A domesticação de lobos pelos humanos, um evento ocorrido há milhares de anos, resultou na vasta gama de cães que conhecemos hoje. No entanto, os detalhes sobre como e quando essa interação se iniciou permanecem um tanto obscuros.
Dois estudos recentes, publicados simultaneamente na revista Science, lançam novas luzes sobre a diferenciação entre lobos e cães. As descobertas indicam que a diversidade visível nos cães atuais surgiu muito antes da seleção moderna.
As pesquisas abordaram a questão sob duas perspectivas distintas: a primeira analisou os crânios dos primeiros cães para entender como a morfologia desses animais começou a divergir da dos lobos. A segunda avaliou como essas mudanças impactaram o DNA.
Fósseis caninos revelam uma relação antiga
A análise dos restos mortais, conduzida por cientistas da França e do Reino Unido, examinou crânios de mais de 600 cães e lobos com até 50 mil anos.
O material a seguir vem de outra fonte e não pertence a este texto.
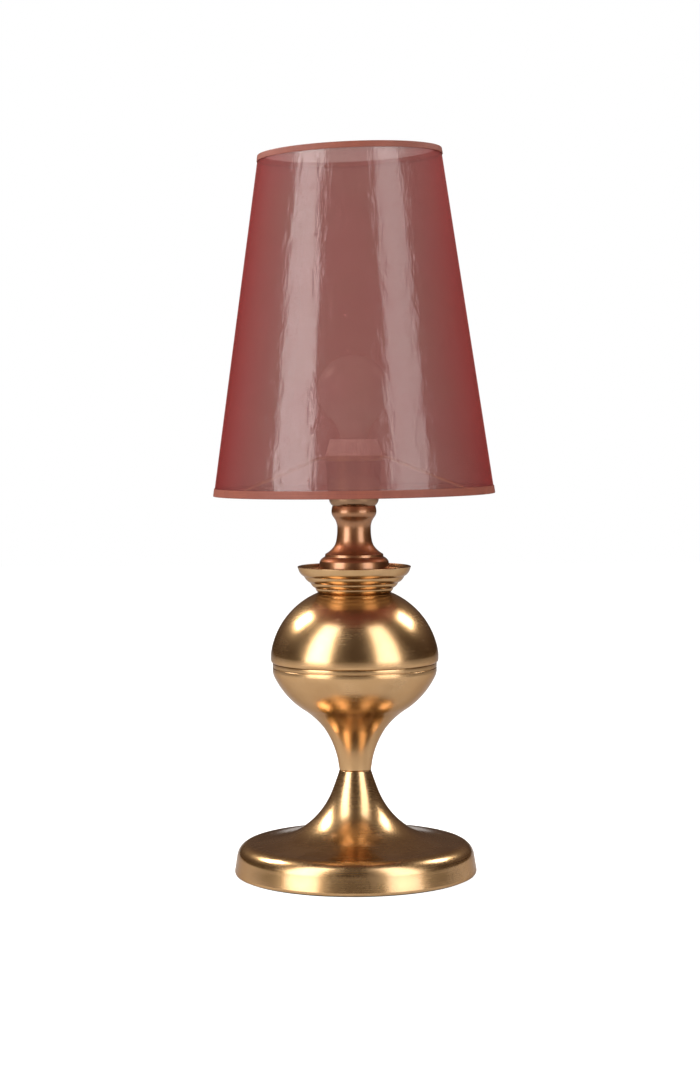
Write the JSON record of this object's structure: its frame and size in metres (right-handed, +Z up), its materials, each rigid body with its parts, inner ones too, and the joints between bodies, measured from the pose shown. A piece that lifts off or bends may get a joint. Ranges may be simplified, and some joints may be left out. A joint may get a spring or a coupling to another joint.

Os resultados revelaram um formato distinto em fósseis encontrados no noroeste da Rússia, fortalecendo a hipótese de que a domesticação começou há mais de 12 mil anos.
Os pesquisadores observaram que os animais já apresentavam focinho curto e face mais larga em crânios antigos, além de uma variação expressiva entre cães associados a grupos de caçadores-coletores ou agricultores, indicando que os animais não eram utilizados apenas para a caça.
“Embora os crânios de cães mais antigos não fossem distinguíveis dos de lobos, o grau de diferenciação observado no final do Pleistoceno (de 2 milhões a 11,7 mil anos atrás) sugere associações ainda mais antigas do que se pensava entre humanos e canídeos”, afirma a pesquisadora Sacha Vignieri, editora dos dois artigos na Science.
Estudo genético busca a origem
O outro estudo, por sua vez, mostra, através de linhagens genéticas, que os humanos transportavam cães durante suas migrações, reproduzindo indivíduos de mesmas famílias. A análise de genomas de cães antigos da Eurásia revelou uma correlação entre os deslocamentos humanos e a distribuição de linhagens caninas. As espécies avançaram lado a lado por vastas regiões.
Os cientistas verificaram, ainda, que características apreciadas em determinados ambientes influenciavam a circulação dos animais. Nos registros do Ártico, por exemplo, havia indícios de cães trocados entre povos, provavelmente devido à demanda por trabalho e resistência ao frio.
Os dados genéticos de 73 cães antigos mostraram alterações de ancestralidade compatíveis com rotas migratórias humanas. Cães do leste europeu tinham ligação com grupos da Sibéria oriental. Animais de regiões agrícolas apresentavam marcas de domesticação que refletiam os hábitos de cada sociedade.
Parcerias moldadas por necessidade
Os estudos também demonstraram que, desde o início, a diversidade canina atendia a necessidades variadas. A variação já estava consolidada quando as práticas agrícolas se expandiram. Isso aponta para um processo de seleção realizado por comunidades antigas de forma contínua.
Os pesquisadores destacaram, ainda, que o volume de variação observado há 10 mil anos ultrapassa as expectativas. Isso desafia noções tradicionais que atribuem às raças vitorianas do século 19 um papel central na criação da diversidade morfológica moderna.
Apesar dos avanços, os estudos não definem onde o processo de domesticação começou. Os dados apontam caminhos possíveis, mas ainda não há consenso. Os fósseis mais antigos com características de cães estão na Rússia, mas linhagens genéticas antigas aparecem em regiões distintas.
Pesquisadores afirmam que a origem pode ter envolvido diferentes populações de lobos. A interação entre essas linhagens produziu variações que se misturaram ao longo do tempo. Essa hipótese explica a diversidade encontrada em materiais datados do Holoceno.